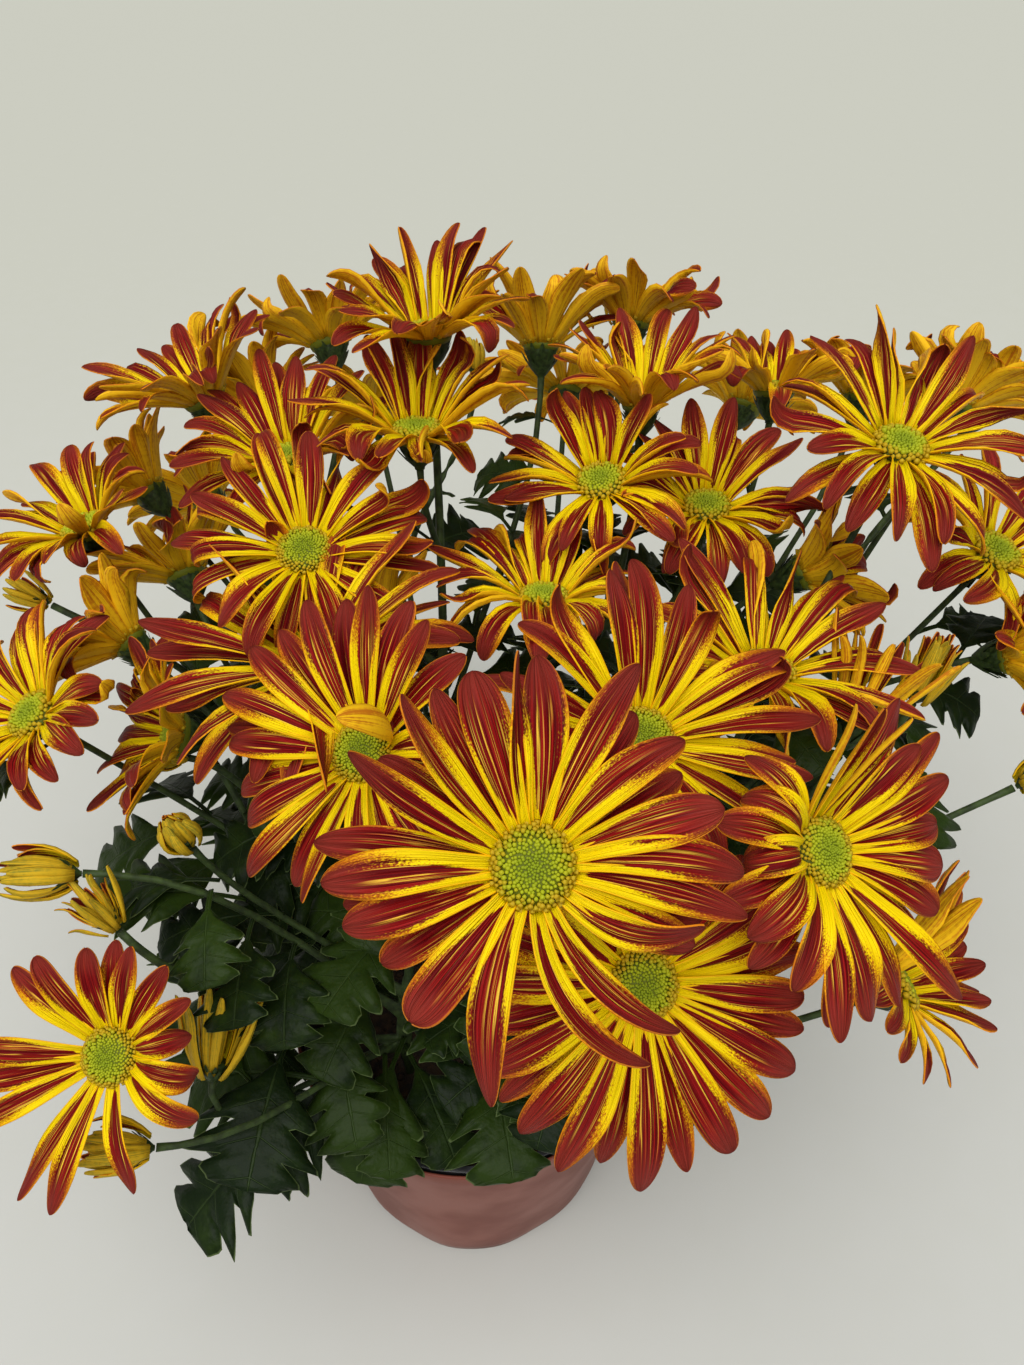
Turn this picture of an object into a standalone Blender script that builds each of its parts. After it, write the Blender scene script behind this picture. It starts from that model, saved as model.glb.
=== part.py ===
"""Potted chrysanthemum: a bushy pot mum in its nursery pot and terracotta-coloured cover.

Metres, +Z up. The origin is the centre of the pot cover's base, on the surface it stands on.
The front of the plant, with the largest heads, faces -Y.
"""
import math

import bmesh
import bpy
from mathutils import Matrix, Vector

MM = 0.001

# Pot cover: a thin tapered shell, closed at the base
COVER_HEIGHT = 105 * MM
COVER_BASE_RADIUS = 57.5 * MM
COVER_RIM_RADIUS = 70 * MM
COVER_WALL = 1.2 * MM

# Grow pot: it stands inside the cover and has a rolled rim and drain holes
CLEARANCE = 0.3 * MM
GROW_WALL = 1.0 * MM
GROW_RIM_HEIGHT = 103.5 * MM
GROW_LIP_WIDTH = 2.4 * MM
GROW_LIP_DEPTH = 4 * MM
DRAIN_HOLE_RADIUS = 4 * MM
DRAIN_CIRCLE_RADIUS = 32 * MM
DRAIN_HOLES = 6
DRAIN_SIDES = 10
POT_SIDES = 40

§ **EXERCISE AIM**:
Go back to the listing above and please repeat it exactly.

§ **THE SOLUTION**:
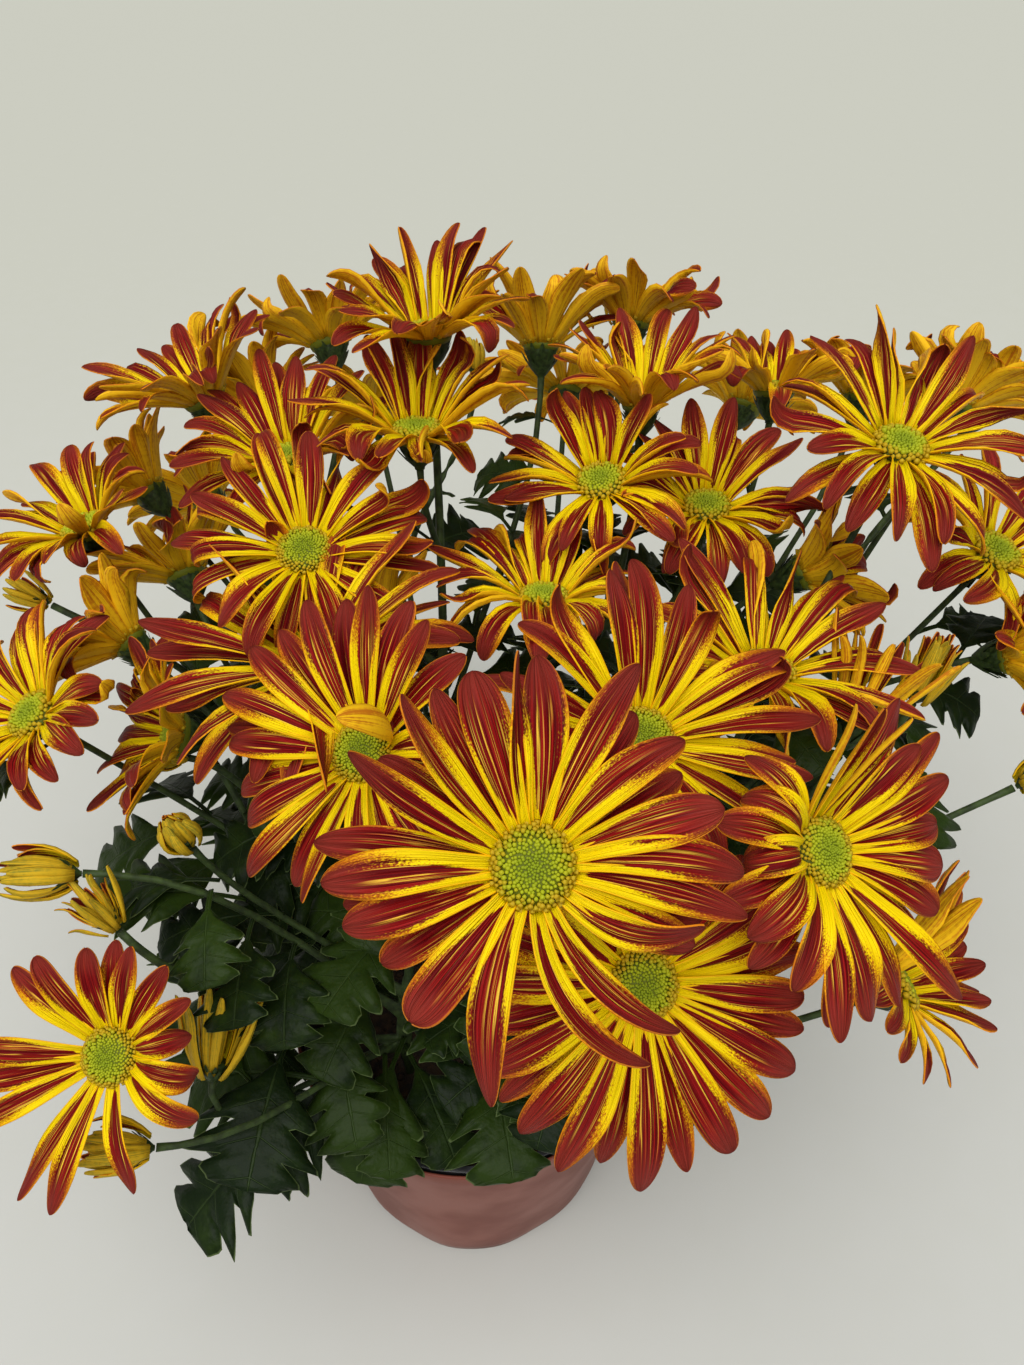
Turn this picture of an object into a standalone Blender script that builds each of its parts. After it, write the Blender scene script behind this picture. It starts from that model, saved as model.glb.
=== part.py ===
"""Potted chrysanthemum: a bushy pot mum in its nursery pot and terracotta-coloured cover.

Metres, +Z up. The origin is the centre of the pot cover's base, on the surface it stands on.
The front of the plant, with the largest heads, faces -Y.
"""
import math

import bmesh
import bpy
from mathutils import Matrix, Vector

MM = 0.001

# Pot cover: a thin tapered shell, closed at the base
COVER_HEIGHT = 105 * MM
COVER_BASE_RADIUS = 57.5 * MM
COVER_RIM_RADIUS = 70 * MM
COVER_WALL = 1.2 * MM

# Grow pot: it stands inside the cover and has a rolled rim and drain holes
CLEARANCE = 0.3 * MM
GROW_WALL = 1.0 * MM
GROW_RIM_HEIGHT = 103.5 * MM
GROW_LIP_WIDTH = 2.4 * MM
GROW_LIP_DEPTH = 4 * MM
DRAIN_HOLE_RADIUS = 4 * MM
DRAIN_CIRCLE_RADIUS = 32 * MM
DRAIN_HOLES = 6
DRAIN_SIDES = 10
POT_SIDES = 40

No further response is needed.